JHU SAIS Professor Fouad Ajami Publishes New Book on Iraq
Washington, D.C.- 07/12/2006 - Fouad Ajami, the Majid Khadduri Professor of Middle East Studies and director of the Middle East Studies Program at the Johns Hopkins University Paul H. Nitze School of Advanced International Studies (SAIS), has recently published The Foreigner's Gift: The Americans, the Arabs, and the Iraqis in Iraq. Free Press released the book on 07/10.
In the years after the Iraq war began, Ajami, one of the world's foremost authorities on Middle Eastern politics, has made many trips to that country and met Iraqis of all ethnicities, religions, politics and regions. In his new book, The Foreigner's Gift, Ajami provides the reader with a portrait of the whole Iraq-the Iraq that is not on the evening news, and one that it is necessary to understand in order to know what the future might hold for all of us.

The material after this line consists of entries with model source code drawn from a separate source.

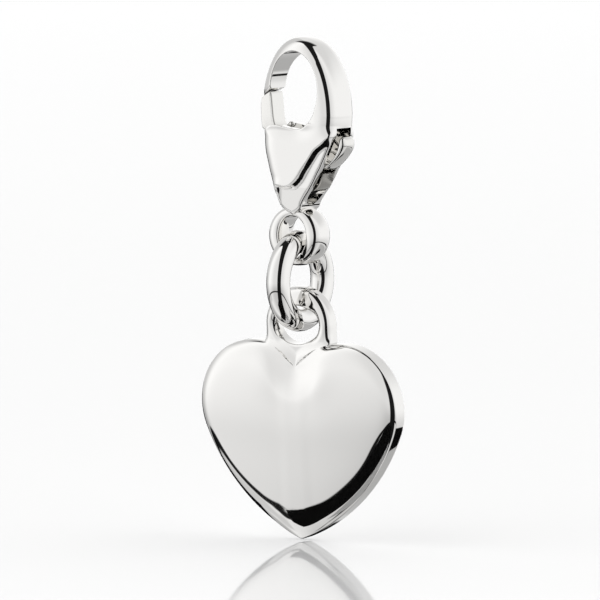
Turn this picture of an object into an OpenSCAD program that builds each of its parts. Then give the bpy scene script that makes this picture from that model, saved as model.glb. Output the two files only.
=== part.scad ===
/* [Heart] */
// Radius of the two round lobes
lobe_r = 3.9; // [3.7:0.05:4.1]
// Sideways distance from the centre line to each lobe's centre
lobe_x = 3.05; // [2.9:0.05:3.2]
// Height of the lobe centres above the tip
lobe_z = 7.9; // [7.6:0.05:8.3]
// Radius of the long curved sides between lobe and tip
side_r = 11.6; // [11:0.1:14]
// Radius of the rounded tip
tip_r = 0.45; // [0.3:0.05:0.7]
// Thickness of the flat edge wall round the heart
edge_t = 0.9; // [0.7:0.05:1.1]
// How far the steep border of the front rises above the edge
border_h = 0.65; // [0.4:0.05:0.8]
// How far the pillowed front rises above its border
pillow_h = 0.4; // [0.3:0.05:0.6]
// Angle at which the heart hangs, its tip leaning back under the bail
heart_lean = 3; // [1:0.1:4]

/* [Bail] */
// Outer width of the cast bail
bail_w = 4.65; // [4.3:0.05:5]
// Width of the bail's hole
bail_hole_w = 2.95; // [2.8:0.05:3.1]
// Height of the bail's hole
bail_hole_h = 2.3; // [2.2:0.05:2.5]
// Height of metal above the hole
bail_top = 1.12; // [0.9:0.02:1.3]
// Thickness of the bail from front to back
bail_t = 1; // [0.9:0.05:1.1]

/* [Link ring] */
// Diameter of the ring's round wire
wire_d = 1.4; // [1.2:0.05:1.4]
// Diameter of the ring measured at the middle of its wire
ring_d = 4.66; // [4.5:0.02:5]

/* [Clasp] */
// Width of the opening inside the hook
throat_w = 3.7; // [3.6:0.02:3.74]
// Height of the opening inside the hook
throat_h = 4.66; // [4.5:0.02:4.8]
// Width of the hook over its outer curve
hook_w = 5.75; // [5.6:0.05:5.8]
// Metal above the opening at the top of the hook
hook_top = 0.84; // [0.75:0.01:0.95]
// Thickness of the clasp from front to back
clasp_t = 2.86; // [2.7:0.02:3]
// Thickness of the hook's nose from front to back
nose_t = 1.3; // [1.2:0.05:1.5]
// Width of the slot that the lever works in
slot_w = 1.46; // [1.4:0.02:1.5]
// Thickness of the lever from front to back
lever_t = 1.3; // [1.2:0.02:1.34]
// Radius of the lever's pin
pin_r = 0.3; // [0.25:0.01:0.34]
// Thickness of the clasp's eye from front to back
eye_t = 2; // [1.8:0.05:2.1]
// Metal round the hole of the eye
eye_wall = 0.52; // [0.45:0.01:0.6]

/* [Hidden] */
$fn = 64;
// Small gap between pieces that hang in one another
gap = 0.06;
// Running clearance of the lever on its pin, and of the pin in the plates
pin_play = 0.03;
pin_seat = 0.005;
// Cutting shapes run this far past the metal
over = 4;

// Hook: two ellipses, the opening one with its top at the hanging point
throat_x = 0.26;
throat_z = -throat_h / 2;
hook_x = 0.33;
hook_z = -3.82;
hook_h = 2 * (hook_top - hook_z);

// Gap between the nose and the housing, which the gate closes
mouth_shape = [[-over, -4.4], [-0.62, -4.4], [-1.3, -2.1], [-over, -3.7]];

// The hook's curve gives way to the housing between these heights
hook_end = -4.1;
neck_top = -8.6;

// Housing corners, going down the left side and back up the right
house_left = [[-1.3, -4.4], [-1.69, -4.67], [-1.85, -5.2], [-1.76, -6], [-1.5, -7], [-1.15, -8]];
neck_left = [[-0.8, -8.75], [-0.78, -9.1], [-1.02, -9.8]];
neck_right = [[1.02, -9.8], [0.86, -9.1], [0.95, -8.8]];
house_right = [[1.55, -8.2], [2.05, -7], [2.5, -6.1], [2.9, -5.4], [2.85, -4]];

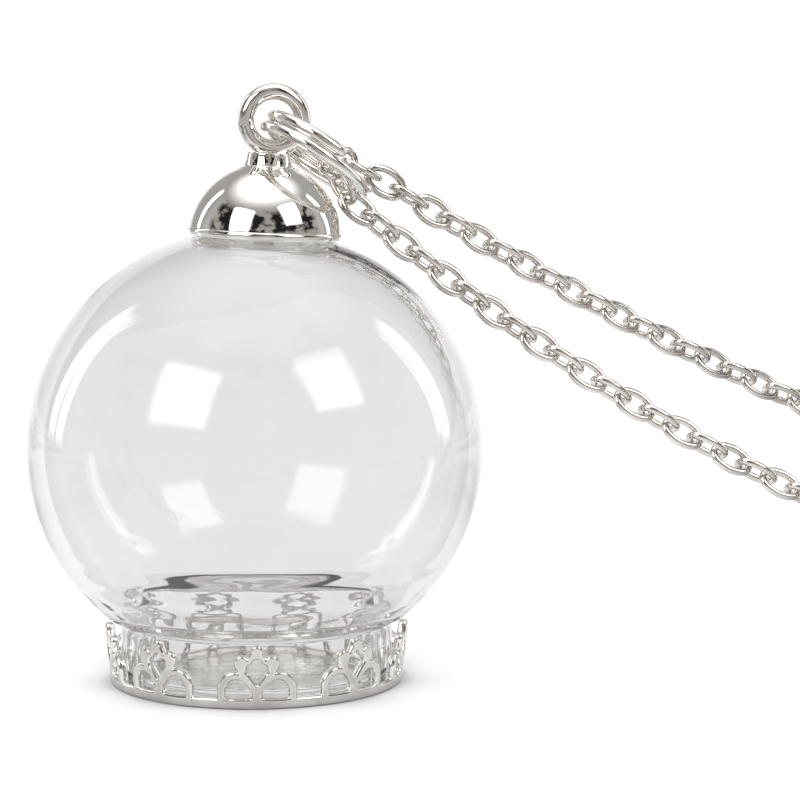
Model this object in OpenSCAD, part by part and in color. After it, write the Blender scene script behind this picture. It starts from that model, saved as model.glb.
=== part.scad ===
// Glass ball pendant on a cable chain necklace.
// The hollow glass ball stands on a pierced crown tray, with a domed cap, an eye and a split ring on top.
// Origin: centre of the crown tray's underside. +Z is up and +X is the side that the chain runs to.

/* [Glass ball] */
// Outer diameter of the glass ball at its middle
globe_d = 30; // [28:0.5:32]
// How much lower than round each half of the ball is
globe_flat = 0.4; // [0.3:0.05:0.5]
// Thickness of the glass
globe_wall = 1.0; // [0.8:0.1:1.2]
// Height of the ball's centre above the surface
globe_z = 15.4; // [15.2:0.1:15.6]
// Outer diameter of the open glass foot inside the crown
foot_d = 18; // [17.4:0.1:18.1]

/* [Crown tray] */
// Outer diameter of the tray at the surface
crown_base_d = 19.4; // [19.2:0.1:19.8]
// Outer diameter of the crown at its tips
crown_tip_d = 20.25; // [20.1:0.05:20.6]
// Height of the crown's tips
crown_h = 4.2; // [4.1:0.02:4.22]
// Thickness of the crown's wall
crown_wall = 0.6; // [0.5:0.05:0.6]
// Height of the closed band under the openwork
band_h = 0.72; // [0.7:0.02:0.8]
// Thickness of the tray's floor
floor_t = 0.6; // [0.5:0.05:0.65]
// Number of crown motifs
motif_n = 9; // [7:1:9]
// Angle by which the front motif is turned to the right
crown_turn = 3; // [0:0.5:6]

/* [Cap] */
// Diameter of the cap's beaded rim
cap_d = 10.2; // [10:0.1:10.3]
// Thickness of the dome's shell
cap_wall = 0.5; // [0.4:0.05:0.6]
// Angle by which the cap sits off the top of the ball
cap_lean = 2.8; // [0:0.2:4]
// Outer diameter of the eye on the stem
eye_d = 4.8; // [4.6:0.1:5]
// Thickness of the eye's wire
eye_wire = 1.1; // [1:0.05:1.2]

/* [Split ring] */
// Outer diameter of the split ring
split_d = 8.5; // [8.2:0.1:8.8]
// Thickness of its wire
split_wire = 0.8; // [0.75:0.05:0.85]
// Angle at which the ring hangs down to the right
split_dip = 33.6; // [31:0.2:36]
// Angle at which its far side hangs lower than its near side
split_tilt = 11.6; // [11:0.2:13]

/* [Chain] */
// Outer length of one oval link
link_l = 3.14; // [3.1:0.02:3.18]
// Outer width of one oval link
link_w = 2.1; // [2.06:0.02:2.14]
// Thickness of the link's wire
link_wire = 0.5; // [0.46:0.01:0.51]
// Length of chain that each link adds
link_pitch = 1.9; // [1.88:0.01:1.92]
// Number of links on each side of the bail
side_links = 114; // [110:2:116]
// Length of the clasp between the last links
clasp_l = 11; // [10:0.5:14]
// Thickness of the clasp's barrel
clasp_d = 2.2; // [1.8:0.1:2.4]

/* [Hidden] */
$fn = 48;
gap = 0.12;

// Glass ball: its round flank, and the flatter crest that touches the flank and closes the ball
globe_r = globe_d / 2;
flank_in = 0.7;
function crest_of(r) = (pow(flank_in, 2) + pow(r - globe_flat, 2) - pow(r - flank_in, 2))
  / (2 * (flank_in - globe_flat));
crest_r = crest_of(globe_r);
crest_z = crest_r - globe_r + globe_flat;

// Glass ball: the shoulder under the ball and the straight foot, from the ball's centre
foot_r = foot_d / 2;
foot_wall = 0.9;
foot_bottom = floor_t + gap - globe_z;
shoulder_out = 4.5 - globe_z;
shoulder_in = 5.4 - globe_z;
shoulder_drop = 0.3;
far = 2 * globe_d;

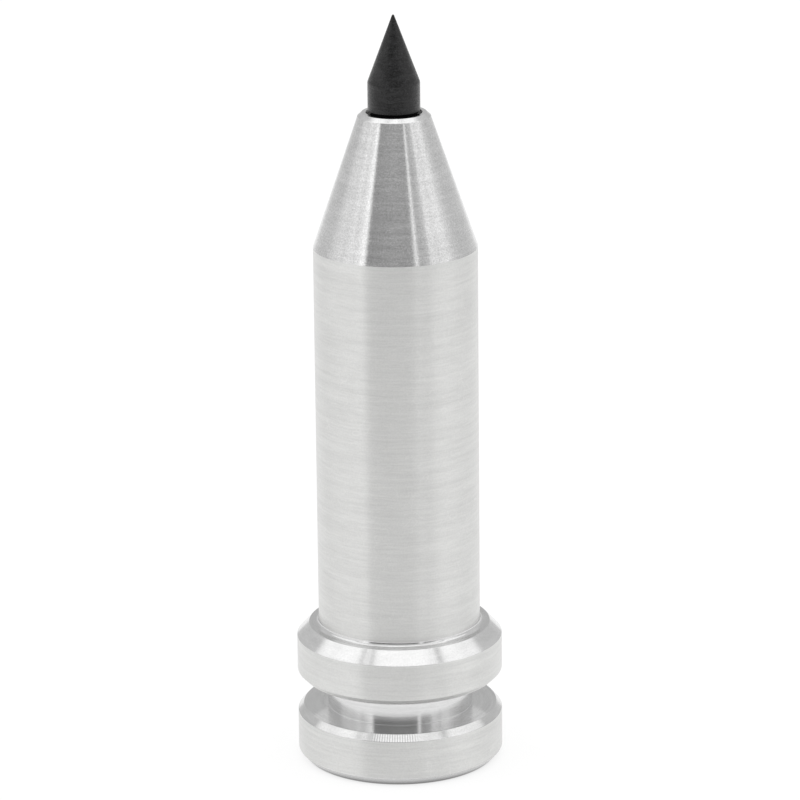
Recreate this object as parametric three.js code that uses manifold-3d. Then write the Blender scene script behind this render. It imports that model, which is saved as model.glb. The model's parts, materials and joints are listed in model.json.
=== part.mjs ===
// Spring-loaded live centre with a flanged aluminium housing.
//
// Frame: millimetres, +Z along the axis towards the point, origin at the centre of the base face that the housing stands on.
// The housing is one turned piece: base flange, clamp groove, upper flange, plain barrel and conical nose, bored through from the base.
// Inside, from the nose to the base: nose seal, front ball bearing, spacer sleeves, rear ball bearing, retaining ring, thrust ball
// bearing, spring seat, compression spring and a threaded rear plug.
// The spindle turns in the two inner rings and slides through them: its collar rests against the rear inner ring, and an end load on
// the point pushes the spindle, the thrust bearing and the spring seat back against the spring.
// The point is a separate carbide insert, fitted from the front, because its head is larger than the spindle's journal.
import * as THREE from "three";
import { mergeVertices } from "three/addons/utils/BufferGeometryUtils.js";
import Module from "manifold-3d";

const wasm = await Module();
wasm.setup();

// ---- driving dimensions, mm ----
const HOUSING_SIDES = 48;
const INNER_SIDES = 32;

const BARREL_R = 5.75;
const FLANGE_R = 7.31;
const NECK_R = 5.17; // bottom of the clamp groove
const BASE_CHAMFER = 0.58;
const BASE_WALL_TOP = 3.385;
const GROOVE_LOW = 3.84; // top face of the base flange
const BASE_TOP_R = 6.89;
const GROOVE_HIGH = 6.065; // underside of the upper flange
const UNDER_CHAMFER = 0.43;
const UPPER_WALL_TOP = 9.05;
const LEDGE_Z = 9.95;
const LEDGE_R = 6.435;
const GROOVE_FILLET = 0.06; // corners of the clamp groove
const ROOT_FILLET = 0.38; // barrel to ledge
const CONE_Z = 37.55; // barrel meets nose cone
const NOSE_Z = 47.09; // nose face
const NOSE_R = 2.555; // where the cone meets the bevelled nose rim
const NOSE_FLAT_R = 2.34;
const NOSE_FALL = 0.23; // axial height of the nose bevel
const NOSE_BORE_R = 1.965;

const BORE_R = 4.02;
const PLUG_BORE_R = 4.3;
const PLUG_BORE_TOP = 3.6;
const SHOULDER_Z = 36.4;
const SEAL_POCKET_R = 3.32;
const SEAL_POCKET_TOP = 37.7;
const RING_GROOVE_R = 4.42;

const POINT_R = 1.825;
const HEAD_Z = 47.3; // underside of the head, just clear of the nose face
const RECESS_R = 1.62; // relief behind the head, inside the nose bore
const POINT_SHOULDER_Z = 45.0; // seats on the front end of the spindle
const POINT_CONE_Z = 49.26;
const APEX_Z = 53.98; // top of the blunted tip
const TIP_R = 0.075;
const SHANK_R = 0.9;
const SHANK_L = 5.0;

const JOURNAL_R = 1.48; // runs and slides in the 3 mm inner rings
const COLLAR_R = 2.2;
const COLLAR_TOP = 16.5;
const COLLAR_LOW = 15.3;
const TAIL_END = 10.1;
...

There is more to Iraq than roadside bombings, and Ajami shows us the normally unseen Iraq through his interviews with Baathist insurgents, reclusive Shia cleric Ayatollah Ali al-Sistani, American soldiers, Kurdish politicians, Iraqi policemen, ordinary citizens voting for the first time in their lives and Iraqi political figure Ahmad Chalabi. In Iraq's endless variety, he sees the possibility for a harmonious, diverse, fluid society, or for an acrimonious, war-torn place stunted by power struggles.
Ajami also argues that it would have been better had Iraqis brought about their own liberty and demolished Saddam Hussein's prisons and statues on their own, had the United States entered into their path in Iraq with a better understanding of the region, and had Iraqis not been too proud to admit that they needed a foreigner's gift. But this gift of liberty granted them by an American-led war is what Iraqis now have to work with, if they are to make a new history that would go beyond the sorrow and the violence of Iraq's recent past.
Ajami also serves as a consultant to CBS News on Middle Eastern affairs, a contributing editor to U.S. News & World Report and a frequent contributor to Foreign Affairs, The Wall Street Journal and The New Republic. A recipient of the MacArthur Prize Fellowship and the Bradley Prize, he is the author of The Dream Palace of the Arabs and The Arab Predicament.
SAIS is one of the country's leading graduate schools devoted to the study of international relations. Located along Embassy Row in Washington's Dupont Circle area, the school enrolls more than 450 full-time graduate students and mid-career professionals and has trained more than 13,000 alumni in all aspects of international affairs.